Craig Gillespie – I, Tonya

Craig Gillespie – I, Tonya

Craig Gillespie Australian film director, best known for his film Lars and the Real Girl hes also been behind the camera on films such as the Fright Night remake, The Finest Hours and Mr Woodcock. I had the opportunity to talk to Craig about his work directing Margot Robbie in I, Tonya.. which follows the life of Figure Skater Tonya Harding and her connection to the 1994 attack on rival Nancy Kerrigan. 

I, Tonya opens in cinemas January 25. 

 

Hit play to listen to the full interview below.

Here’s a short transcript of some of the interview – listen to the full interview above to hear the entire conversation.

How did you get involved in the project?

Actually Margot Robbie was attached as a producer and to star in it alongside of Stephen Rogers who wrote it with Brian Unkeless and they were looking for directors and the script came to me and the idea of Margot playing Tanya was immediately intriguing to me partly because I just loved Margot’s work and what she can do between humour and drama and then I read Stephen’s script which is like nothing I’ve ever read before structurally it’s completely its own animal and just the humour and the drama and the violence and the comedy I’d never seen anything like and I thought Margot could do a brilliant job with that so I went in and pleaded my case and pitched myself to all the producers and finally had to pitch myself to Margot and we had a great conversation which I you know we really connected I think and obviously here I am.

Margot was also a producer on the film, what was the collaboration with her like through the entire process?

Well that first meeting that we had she sat down and she said look everybody talks about tone in the movie and this is an intangible thing it’s very hard to articulate but how do you get told in a movie. I love that she I ask that question because this so specifically was the tone of this film and you know I’d done Lars and the Real Girl which she’d watched that had a very specific tone to it and I have a lot of very technical ways that I approach it and try and get to that sensibility of it which we ended up talking about for 45 minutes and then her next question was how are you going to handle the violence in the movie and as I said I think it has to be brutal, I don’t think we can shy away from it I think for us to understand the emotional journey that Tanya went on in the way that she sees the world and that sort of defiance that she has and that anger that you feel in her we need to see where it’s coming from and it would be a disservice not to show it and we talked about that again and how to do it and how to portray it and had a really strong connection on how to approach the material and her work in it from then on I think we just kept feeding each other and that with such a similar sensibility all the time through the shoot and shooting scenes we were always heading in the same direction and you know the work kept evolving and the way they were we both kept pushing in the same direction it was so much fun to work with her on it.

The subject matter is based on a true story and you’re dealing with real life people, so how was your preparation on filming a movie that’s based on real life?

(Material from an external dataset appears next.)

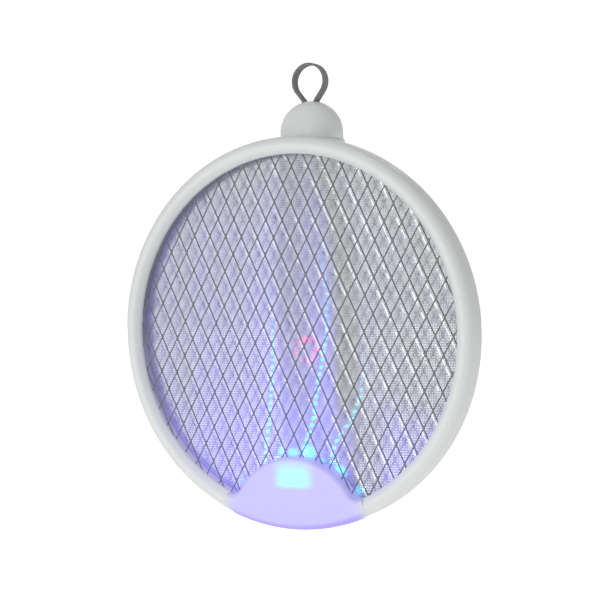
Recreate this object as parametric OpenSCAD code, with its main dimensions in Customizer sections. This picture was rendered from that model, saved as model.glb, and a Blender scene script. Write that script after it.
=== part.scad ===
/* [Head] */
// Outer radius of the round rim
rim_r = 110; // [108:0.5:112]
// Thickness of the rim from its front face to its back face
rim_t = 20; // [20:0.5:22]
// Wall thickness of the rim mouldings
rim_wall = 2; // [1.8:0.1:2.2]
// Radius of the lip that frames the grids
lip_r = 100.2; // [99.8:0.1:100.4]
// Radius of the front outer corner of the rim
front_round = 5; // [4:0.5:6]
// Radius of the back outer corner of the rim
back_round = 6; // [4:0.5:6]

/* [Grids] */
// Width of one diamond of the outer grids
cell_w = 10.5; // [10:0.1:11]
// Height of one diamond of the outer grids
cell_h = 20.05; // [19:0.05:21]
// Width of a strand of the outer grids
strand_w = 0.85; // [0.7:0.05:1]
// Lean of the diamonds towards +X, in degrees
grid_lean = 3.6; // [0:0.1:5]
// Sideways place of the diamonds
cell_shift_x = -2.1; // [-5:0.1:5]
// Upward place of the diamonds
cell_shift_z = 3.2; // [-10:0.1:10]
// Pitch of the squares cut in the middle grid
mesh_pitch = 6.75; // [6:0.25:8]
// Width of a wire of the middle grid
mesh_wire = 0.6; // [0.5:0.1:0.8]

/* [Lamp] */
// Radius of the half-moon lamp housing about the bottom of the rim
moon_r = 40.5; // [40:0.5:41]
// Half angle of the lamp cover, seen from the middle of the rim
cover_angle = 25; // [25:0.5:26]
// How far the lamp cover stands out below the rim
cover_proud = 0.6; // [0.4:0.1:0.8]
// Radius of the fillets where the half-moon meets the lip
notch_r = 6; // [5.5:0.25:6]
// Angle between the outer pair of lamp LEDs and the middle one
led_outer_angle = 58; // [56:1:60]
// Angle between the inner pair of lamp LEDs and the middle one
led_inner_angle = 27; // [24:1:30]

/* [Hinge] */
// Distance of the fold axis behind the middle plane of the rim
hinge_y = 17; // [17:0.25:17.5]
// Height of the fold axis above the middle of the rim, negative below it
hinge_z = -99; // [-99:0.5:-98]
// Radius of the hinge pin
hinge_pin_r = 2; // [1.8:0.1:2.1]
// Radius of the hinge barrels
barrel_r = 4.6; // [4.4:0.1:4.6]

/* [Handle] */
// Distance of the handle's middle plane behind the middle plane of the rim
handle_y = 28.5; // [28.5:0.25:29]
// Depth of the handle from its front to its back
handle_d = 30; // [30:0.5:31]
// Half width of the handle at the palm
palm_half = 22; // [21:0.5:23]
// Half width of the handle at its neck, below the end cap
neck_half = 16.5; // [16:0.5:17]
// Wall thickness of the handle shells
shell_wall = 2.2; // [2:0.1:2.4]
// Height of the end cap's top above the middle of the rim
cap_top = 132.7; // [132:0.1:134]
// Half width of the end cap
cap_half = 18.1; // [17.5:0.1:18.5]

/* [Strap] */
// Width of the webbing
strap_w = 5.5; // [5:0.5:6]
// Thickness of the webbing
strap_t = 1.2; // [1:0.1:1.4]
// Outer width of the loop
loop_w = 21.2; // [20:0.2:22]

/* [Controls] */
// Outer radius of the light ring round the power button
ring_r = 7.5; // [7.5:0.1:7.8]
// Radius of the power button
button_r = 4.95; // [4.8:0.05:5]
// Height of the power button above the middle of the rim
button_z = -10.2; // [-12:0.2:-9]

/* [Hidden] */
$fn = 96;
half_t = rim_t / 2;
front_grid_y = -4.6;
middle_grid_y = 0.8;
rear_grid_y = 6.2;
grid_t = 0.8;
middle_t = 0.4;
grid_r = 103.4;
front_seat = front_grid_y - grid_t / 2;
rear_seat = rear_grid_y + grid_t / 2;
bevel_in = 3;
bevel_depth = 3.8;
boss_r = 2.2;
boss_at = rim_r - rim_wall - boss_r - 0.1;
screw_r = 0.9;
screw_head_r = 1.7;
rim_screw_angles = [0, 45, 90, 135, 180, 225, 315];
moon_z = -rim_r;
moon_back = half_t + 2;
moon_wall = 1.8;
proud_angle = 21.25;
led_y = 8.4;
led_r = 1.5;
led_angles = [-led_outer_angle, -led_inner_angle, 0, led_inner_angle, led_outer_angle];
notch_away = moon_r + notch_r;
notch_in = lip_r - notch_r;
notch_z = (notch_in * notch_in - notch_away * notch_away + moon_z * moon_z) / (2 * moon_z);
notch_x = sqrt(notch_in * notch_in - notch_z * notch_z);
terminal_r = 0.55;
terminal_angle = 42;
rear_terminal_y = rear_seat - grid_t - terminal_r - 0.02;
middle_terminal_y = middle_grid_y + middle_t / 2 + terminal_r + 0.02;
lamp_board_y = 2.9;
board_y = 24;
board_t = 1.6;
light_z = -79.8;
ear_in = 16.4;
ear_out = 24.4;
arm_half = 15.5;
arm_front = 13;
arm_back = 21.4;
handle_front = handle_y - handle_d / 2;
handle_back = handle_y + handle_d / 2;
handle_low = -86;
handle_high = 110;
corner_r = 9;
thin = 0.01;
battery_r = 9.15;
battery_low = 29;
battery_len = 65;
shell_screws = [[-15, -55], [15, -55], [-15, 20], [15, 20], [0, 102]];
switch_z = -45;
switch_travel = 6;
strap_pin_z = 121;
loop_out = loop_w / 2;
loop_round = loop_out - strap_t;
hang_z = 153.5;
loop_z = hang_z - loop_round;
leg_half = 3.6;
plastic_white = [0.87, 0.88, 0.87];
lamp_lilac = [0.8, 0.78, 1];

// Places what is drawn about the middle of the rim in the part's own frame, under the hanging point
module from_rim() {
    translate([0, -handle_y, -hang_z])
        children();
}

// Extrudes an outline drawn in X and Z from low_y by t
module slab(low_y, t) {
    translate([0, low_y + t, 0])
        rotate([90, 0, 0])
            linear_extrude(t)
                children();
}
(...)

There is an enormous luxury of having all this wealth of information and we looked at so much footage on all of them we basically got whatever I could get my hands on and you know I watched all of Tanya’s performances from skating from 86 through 94 but then there’s so much media on Tonya and this incident and footage from before we found a Yale documentary which is actually that portrayal of the mother in the movie that really gives you this amazing leaping off point to work on the cadence of their mannerisms and their performance and how they how they interact with each other and you know wardrobe our production department and wardrobe style is very loyal to what they were wearing in that period, so it is amazing jumping off point you know after that obviously you know they’ve got to make their own characters and it is a dramatic performance that we’re doing that they’ve got to bring their own sensibility to but to have that start with there’s a huge risk for us now.

Alison Janney’s performance is incredible as Tonya’s Mum but I have to ask about the Birds?

It’s funny that that scene this is a very in the best way I love. There’s a very hectic shoot and there was always shooting a million things at once usually nine or 10 scenes a day and that day I was in the middle of shooting a scene with Margot and Sébastien and a literately one take away from walking next door to Alison in the living room and shooting her whole performance with the bird and my AD came in and said Hey I just heard from the bird owner that she will not allow Alison to smoke around the bird…  Are you kidding me? she’s been smoking around three-year olds and 10-year olds in the movie and she can’t smoke around a bird and they go it’s a nonstarter she will not allow it and so come out and Alison had been talking to prop guy saying they’re not going to let us smoke around the bird so I thought maybe we could do this oxygen tank she asked the guy for an oxygen tank with the nose catheter and the bird just couldn’t leave it alone and just kept pecking at it the whole time and several times I would ask Alison if she was ok and she’s like I’m good let’s go with it and she just worked with it. It was amazing.